**WRITTEN EXERCISE**
Exactly the lines from the line with "The FreeCAD and" to the line with "of boards, where" should be extracted, both included, with no other lines.

**Some records**
--- --- ---

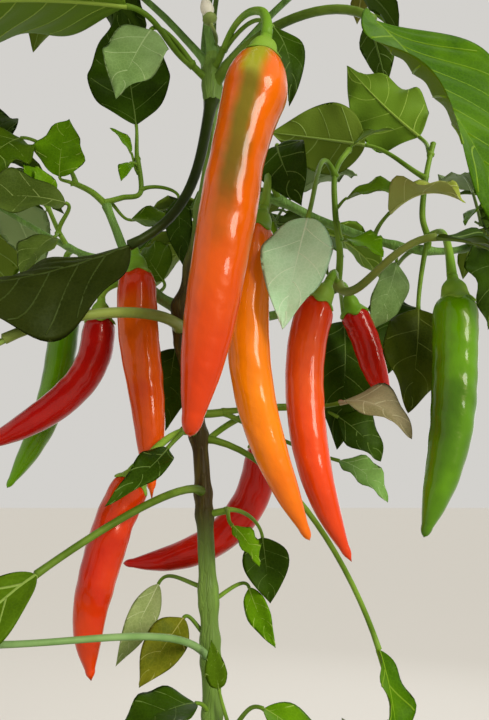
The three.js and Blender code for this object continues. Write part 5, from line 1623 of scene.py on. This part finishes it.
def build_limbs():
    feet = [row["through"][0] for name, row in LIMBS.items() if name != "main_stem"]
    joins = [twig["through"][0] for row in SPRAYS.values() for twig in row["twigs"]]
    joins += [leaf["at"] for row in SPRAYS.values() if not row["twigs"] for leaf in row["leaves"]]
    joins += [mass["at"] for mass in MASSES.values() if mass["at"]]
    stem, boughs = Shape(), Shape()
    for number, (name, row) in enumerate(LIMBS.items()):
        main = name == "main_stem"
        knots = [(point, 1.2 if main else 0.7, 6 if main else 4) for point in feet]
        knots += [(point, 0.75 if main else 0.45, 3.5) for point in joins]
        if not main:
            knots.append((row["through"][0], 0.8, 8))
        path = through_points(row["through"], 60)
        sides = STEM_SIDES if main else BOUGH_SIDES
        form = relief_limb(path, limb_girth(name, row, path), knots, BARK_SEED + number, sides)
        (stem if main else boughs).add(form)
    # (0.405, 0.53): the heights of the band of painted shadow that the fruits cast on the stem
    bark = stem_look("stem_skin", (104, 84, 50), (96, 124, 50), 0.19, 0.34, (0.405, 0.53))
    stem.made("stem_bark", [bark], "stem", "main_stem")
    bark = stem_look("bough_skin", (112, 100, 66), (98, 134, 60), 0.1, 0.2)
    boughs.made("boughs_bark", [bark], "bough", *(name for name in LIMBS if name != "main_stem"))


def build_pot():
    pot, soil, grains = Shape(), Shape(), Shape()
    pot.add(pot_form())
    pot.made("pot_clay", [clay_look()], "clay", "pot")
    soil.add(soil_form())
    crumbs(soil, *CRUMBS)
    soil.made("soil_surface", [compost_look()], "compost", "soil")
    crumbs(grains, *GRAINS)
    grains.made("soil_grains", [grain_look()], "compost")


# Stage


def add_light(name, data, at, way):
    light = placed(name, data)
    light.location = at
    light.rotation_euler = mathutils.Vector(way).to_track_quat("-Z", "Y").to_euler()


def add_floor():
    mesh = bpy.data.meshes.new("floor")
    far = FLOOR_REACH
    mesh.from_pydata([(-far, -far, 0), (far, -far, 0), (far, far, 0), (-far, far, 0)], [], [(0, 1, 2, 3)])
    floor = placed("floor", mesh)
    look = Look("floor_pale", (212, 209, 203), 0.8, Specular_IOR_Level=0.15)
    look.bump(look.noise(40, 3), 0.0006, 0.3)
    mesh.materials.append(look.material)


def add_lights():
    """Soft studio light: the world, one wide low key light and the area lights."""
    world = bpy.data.worlds.new("studio")
    bpy.context.scene.world = world
    world.use_nodes = True
    back = world.node_tree.nodes["Background"]
    back.inputs["Color"].default_value = WORLD_TINT
    back.inputs["Strength"].default_value = WORLD_STRENGTH
    key = bpy.data.lights.new("key", "SUN")
    key.energy = KEY_LIGHT["strength"]
    key.angle = KEY_LIGHT["wide"]
    key.color = KEY_LIGHT["tint"]
    add_light("key", key, (0.7, -0.8, 1.2), KEY_LIGHT["way"])
    for name, at, to, size, power, tint in LIGHTS:
        data = bpy.data.lights.new(name, "AREA")
        data.shape = "RECTANGLE"
        data.size, data.size_y = size
        data.energy = power
        data.color = tint
        add_light(name, data, at, np.array(to) - np.array(at))


def add_camera():
    """The camera where the photograph was taken."""
    data = bpy.data.cameras.new("camera")
    data.lens = LENS
    data.sensor_width = SENSOR
    data.clip_start = 0.01
    camera = placed("camera", data)
    camera.location = [v * MM for v in VIEW_FROM]
    camera.rotation_euler = (math.radians(90 + VIEW_RISE), 0, 0)
    bpy.context.scene.camera = camera
    bpy.context.scene.view_settings.view_transform = "Standard"


place_limbs()
place_sprays()
grow_masses()
build_limbs()
build_near()
build_crown()
blossom.made("blossom", [plain_look("petal", (236, 232, 214), 0.6, 500, 0.0002),
                         plain_look("anther", (126, 110, 128), 0.7, 900, 0.0002),
                         plain_look("pistil", (196, 200, 120), 0.5, 900, 0.0001)], "foliage")
build_pot()
add_floor()
add_lights()
add_camera()
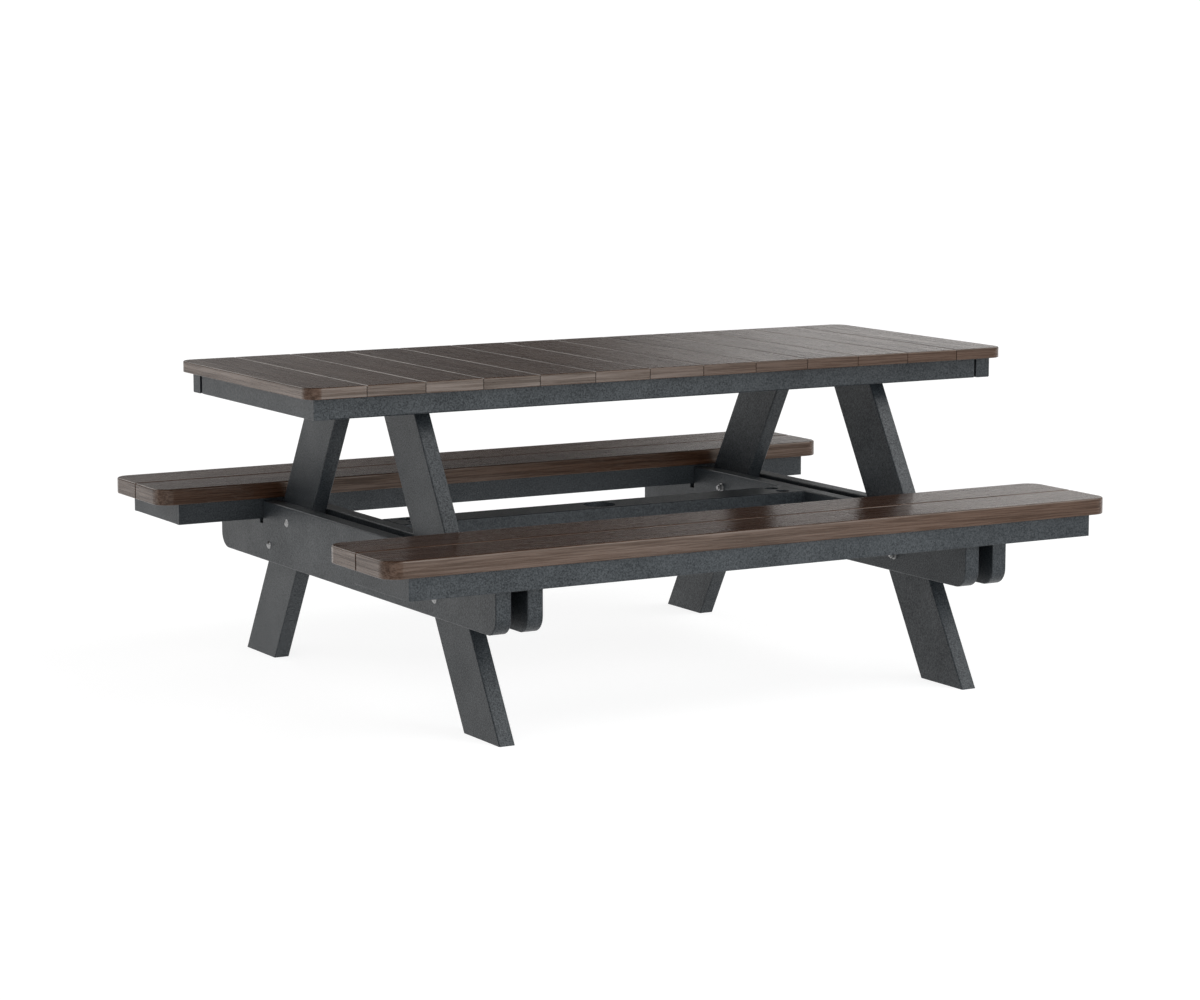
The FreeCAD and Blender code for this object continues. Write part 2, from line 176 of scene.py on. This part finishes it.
# --- wood-grain boards -------------------------------------------------------
ALONG_X = 0
ALONG_Y = 1
END_CUT_SLOPE = 0.7    # a face is an end cut where its normal runs this far along the board
GRAIN_SHIFT = 1.37     # how far on in the grain each board starts from the last one


class BoardFinish(Finish):
    """Wood grain on a row of boards, where every board has a stretch of its own."""

    def __init__(self, name, along, start, pitch):
        super().__init__(name)
        self.along = along
        x, y, z = self.split(self.place)
        across = x if along == ALONG_Y else y
        self.index = math.floor((across - start) / pitch)
        shift = self.index * GRAIN_SHIFT + 0.5
        self.board_place = self.join(x + shift, y + shift, z)
        if along == ALONG_Y:
            self.cut_place = self.join(x + shift, y, z + shift)
        else:
            self.cut_place = self.join(x, y + shift, z + shift)
        self.end_cut = abs(self.split(self.facing)[along]) > END_CUT_SLOPE

    def grain(self, fine_across, fine_along, detail, roughness=0.5, distortion=0.0):
        """Noise drawn out along a board, and across its ends where it is cut off.

        The two finenesses are the noise's scale per metre in each direction.
        """
        runs = [(fine_along, fine_across, fine_across), (fine_across, fine_along, fine_across)]
        board = self.stretch(self.board_place, runs[self.along])
        cut = self.stretch(self.cut_place, runs[1 - self.along])
        place = self.blend("VECTOR", self.end_cut, board, cut)
        return self.noise(place, 1.0, detail, roughness, distortion)

    def board_tone(self):
        """A shade for each board, from 0 to 1."""
        return self.number("ShaderNodeTexWhiteNoise", {"noise_dimensions": "1D"},
                           {"W": self.index + 0.5})


def board_finish(name, along, start, pitch):
    """Dark brown plastic with an embossed grain, glossier on the grain's high streaks."""
    finish = BoardFinish(name, along, start, pitch)
    figure = finish.grain(26.0, 1.2, detail=2.0, distortion=0.8)
    streaks = finish.grain(150.0, 3.0, detail=3.0, roughness=0.6, distortion=0.4)
    fibres = finish.grain(380.0, 9.0, detail=3.0, roughness=0.65)
    pores = finish.span(finish.grain(800.0, 60.0, detail=1.0), 0.60, 0.72)

    tone = layered(0.5, (figure, 0.9), (streaks, 2.2), (fibres, 1.8), (finish.board_tone(), 0.16))
    sheen = layered(0.26, (figure, 0.4), (streaks, 2.0), (fibres, 1.6))
    dark_brown = rgb(0.024, 0.0096, 0.0048)
    light_brown = rgb(0.056, 0.0250, 0.0130)
    height = fibres * 0.6 + streaks + figure * 1.5 - pores * 0.5
    return finish.surface({
        "Base Color": finish.blend("RGBA", finish.span(tone, 0.0, 1.0), dark_brown, light_brown),
        "Roughness": finish.span(fibres + streaks * 0.5, 0.5, 1.0, out_low=0.22, out_high=0.33),
        "Specular IOR Level": 0.34,
        "Specular Tint": rgb(1.0, 0.93, 0.82),
        "Coat Weight": finish.span(sheen, 0.0, 1.0),
        "Coat Roughness": 0.2,
        "Coat Tint": rgb(1.0, 0.96, 0.90),
        "Normal": finish.relief(height, strength=0.5, distance=0.0004),
    })


# --- fine-textured framing ---------------------------------------------------
def framing_finish(name):
    """Slate-grey plastic with a fine pebbled skin."""
    finish = Finish(name)
    peel = finish.noise(finish.place, 300.0, detail=2.0, roughness=0.55)
    grit = finish.noise(finish.place, 900.0, detail=1.0)
    cloud = finish.noise(finish.place, 9.0, detail=3.0)
    tone = layered(0.40, (peel, 1.5), (grit, 0.8), (cloud, 0.4))
    dark_slate = rgb(0.006, 0.0080, 0.0098)
    light_slate = rgb(0.025, 0.0310, 0.0360)
    height = peel * 0.8 + grit * 0.25
    return finish.surface({
        "Base Color": finish.blend("RGBA", finish.span(tone, 0.0, 1.0), dark_slate, light_slate),
        "Roughness": finish.span(peel, 0.3, 0.7, out_low=0.36, out_high=0.52),
        "Specular IOR Level": 0.16,
        "Coat Weight": finish.span(tone, 0.05, 1.0),
        "Coat Roughness": 0.4,
        "Normal": finish.relief(height, strength=0.7, distance=0.0014),
    })


# --- stainless fasteners -----------------------------------------------------
def steel_finish(name):
    """Dull stainless steel, brushed along X."""
    finish = Finish(name)
    brushed_place = finish.stretch(finish.place, (300.0, 2400.0, 2400.0))
    brushed = finish.noise(brushed_place, 1.0, detail=2.0, roughness=0.6)
    stain = finish.span(finish.noise(finish.place, 420.0, detail=2.0), 0.35, 0.7)
    clean_steel = rgb(0.36, 0.36, 0.36)
    stained_steel = rgb(0.20, 0.20, 0.20)
    return finish.surface({
        "Base Color": finish.blend("RGBA", stain, clean_steel, stained_steel),
        "Metallic": 1.0,
        "Roughness": finish.span(brushed, 0.3, 0.7, out_low=0.26, out_high=0.42),
        "Normal": finish.relief(brushed, strength=0.15, distance=0.0002),
    })


def dress(names, material):
    for name in names:
        for mesh_slot in nodes[name].material_slots:
            mesh_slot.material = material


# The framing's finish goes on everything first, and then the boards and fasteners get theirs.
dress(nodes, framing_finish("slate_framing"))
dress(TOP_BOARDS, board_finish("tabletop_grain", ALONG_Y, top_start, top_pitch))
dress(SEAT_BOARDS, board_finish("seat_grain", ALONG_X, seat_start, seat_pitch))
dress(FASTENERS, steel_finish("stainless_steel"))


# --- floor, light and camera -------------------------------------------------
PLAIN = (1.0, 1.0, 1.0)
COOL = (0.90, 1.0, 1.06)
FLOOR_GREY = (0.25, 0.25, 0.25)


def pale_floor():
    """A wide round floor whose rim turns up, so that it meets the horizon."""
    reach = 390.0
    rim_height = 8.0
    steps = 96
    turns = [math.tau * step / steps for step in range(steps)]
    points = [(reach * math.cos(turn), reach * math.sin(turn), 0.0) for turn in turns]
    points += [(x, y, rim_height) for x, y, z in points]
    faces = [tuple(range(steps))]
    for step in range(steps):
        following = (step + 1) % steps
        faces.append((step, step + steps, following + steps, following))
    mesh = bpy.data.meshes.new("pale_floor")
    mesh.from_pydata(points, [], faces)
    floor = bpy.data.objects.new("pale_floor", mesh)
    bpy.context.scene.collection.objects.link(floor)
    mesh.materials.append(Finish("pale_floor").surface({
        "Base Color": rgb(*FLOOR_GREY),
        "Roughness": 0.9,
        "Specular IOR Level": 0.1,
        "Emission Color": rgb(*PLAIN),
        "Emission Strength": 0.85,
    }))


FULL_TURN = 360.0


class Dome(Nodes):
    """The studio round the table: directions in it, and soft panels of light.

    Angles are in degrees. A bearing runs from +Y towards +X, and an elevation from the
    horizon upwards.
    """

    def __init__(self, world):
        super().__init__(world)
        x, y, z = self.split(self.coordinates.outputs["Generated"])
        self.bearing = self.maths("ARCTAN2", x, y) * math.degrees(1.0)
        self.elevation = self.maths("ARCSINE", z) * math.degrees(1.0)

    def faded(self, distance, reach, fade):
        """1 within reach and 0 beyond it, with a faded edge this wide between them."""
        return self.span(distance, reach - fade / 2, reach + fade / 2, 1.0, 0.0)

    def panel(self, middle, reach, fade, brightness):
        """One soft panel, with its bearing and elevation and its half width and half height."""
        # How far round from the panel's middle, the short way.
        turns = (self.bearing - middle[0]) / FULL_TURN + 1.5
        across = abs(self.maths("FRACT", turns) - 0.5) * FULL_TURN
        up = abs(self.elevation - middle[1])
        width = self.faded(across, reach[0], fade[0])
        height = self.faded(up, reach[1], fade[1])
        return width * height * brightness


def studio_dome():
    """A dark studio with big soft panels round the table and none straight overhead."""
    world = bpy.data.worlds.new("studio_dome")
    bpy.context.scene.world = world
    dome = Dome(world)
    # Behind the table on the right: the gloss on the right ends of the tops.
    light = dome.panel(middle=(58, 23), reach=(23, 10), fade=(6, 10), brightness=1.6)
    light += dome.panel(middle=(42, 3), reach=(10.5, 3.2), fade=(4, 1.6), brightness=1.9)
    # Behind on the left, dimmer: the soft sheen on the left ends.
    light += dome.panel(middle=(2, 12), reach=(20, 14), fade=(12, 16), brightness=0.5)
    light += dome.panel(middle=(8, 2.5), reach=(24, 2.5), fade=(6, 2), brightness=0.55)
    # In front, low and wide: the front faces.
    light += dome.panel(middle=(168, 4), reach=(60, 12), fade=(40, 10), brightness=1.8)
    # In front and above, the widest: the general light.
    light += dome.panel(middle=(190, 34), reach=(88, 22), fade=(40, 20), brightness=1.4)
    # In front on the right, high: the upper faces of the splayed legs.
    light += dome.panel(middle=(128, 44), reach=(26, 14), fade=(20, 14), brightness=3.2)
    # On the left, high: the side faces, and the bright line on each board's eased edge.
    light += dome.panel(middle=(318, 36), reach=(34, 14), fade=(30, 16), brightness=1.3)
    light += dome.panel(middle=(352, 32), reach=(16, 11), fade=(12, 12), brightness=2.6)
    background = dome.add("ShaderNodeBackground", None, {"Strength": light})
    dome.add("ShaderNodeOutputWorld", None, {"Surface": background.outputs[0]})


LAMP_SIZE = 1.6
LAMP_RING_X = 3.0
LAMP_RING_Y = 2.7
TABLE_MIDDLE = Vector((0.0, 0.0, 0.5))


def soft_lamp(name, bearing, height, power, colour):
    """A square soft box on an oval ring round the table, aimed at its middle."""
    data = bpy.data.lights.new(name, "AREA")
    data.energy = power
    data.color = colour
    data.shape = "SQUARE"
    data.size = LAMP_SIZE
    lamp = bpy.data.objects.new(name, data)
    turn = math.radians(bearing)
    place = Vector((LAMP_RING_X * math.sin(turn), LAMP_RING_Y * math.cos(turn), height))
    lamp.location = place
    lamp.rotation_euler = (TABLE_MIDDLE - place).to_track_quat("-Z", "Y").to_euler()
    lamp.visible_camera = False
    bpy.context.scene.collection.objects.link(lamp)


CAMERA_PLACE = (-3.8441, -6.6546, 1.5172)
CAMERA_BEARING = 30.02
CAMERA_DIP = 8.26
LENS_MM = 98.52
SENSOR_MM = 36.0
CLIP_END = 2000.0


def studio_camera():
    """Low in front of the table and to its left, looking slightly down."""
    data = bpy.data.cameras.new("studio_camera")
    data.sensor_fit = "HORIZONTAL"
    data.sensor_width = SENSOR_MM
    data.lens = LENS_MM
    data.clip_end = CLIP_END
    camera = bpy.data.objects.new("studio_camera", data)
    camera.location = CAMERA_PLACE
    camera.rotation_euler = (math.radians(90.0 - CAMERA_DIP), 0.0, math.radians(-CAMERA_BEARING))
    bpy.context.scene.collection.objects.link(camera)
    bpy.context.scene.camera = camera


pale_floor()
studio_dome()
soft_lamp("front_soft_box", bearing=168.0, height=0.9, power=20.0, colour=COOL)
soft_lamp("left_soft_box", bearing=300.0, height=0.9, power=8.0, colour=PLAIN)
soft_lamp("right_soft_box", bearing=120.0, height=2.4, power=14.0, colour=PLAIN)
studio_camera()
bpy.context.scene.view_settings.view_transform = "Standard"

--- --- ---

**EXPECTED OUTPUT**
The FreeCAD and Blender code for this object continues. Write part 2, from line 176 of scene.py on. This part finishes it.
# --- wood-grain boards -------------------------------------------------------
ALONG_X = 0
ALONG_Y = 1
END_CUT_SLOPE = 0.7    # a face is an end cut where its normal runs this far along the board
GRAIN_SHIFT = 1.37     # how far on in the grain each board starts from the last one


class BoardFinish(Finish):
    """Wood grain on a row of boards, where every board has a stretch of its own."""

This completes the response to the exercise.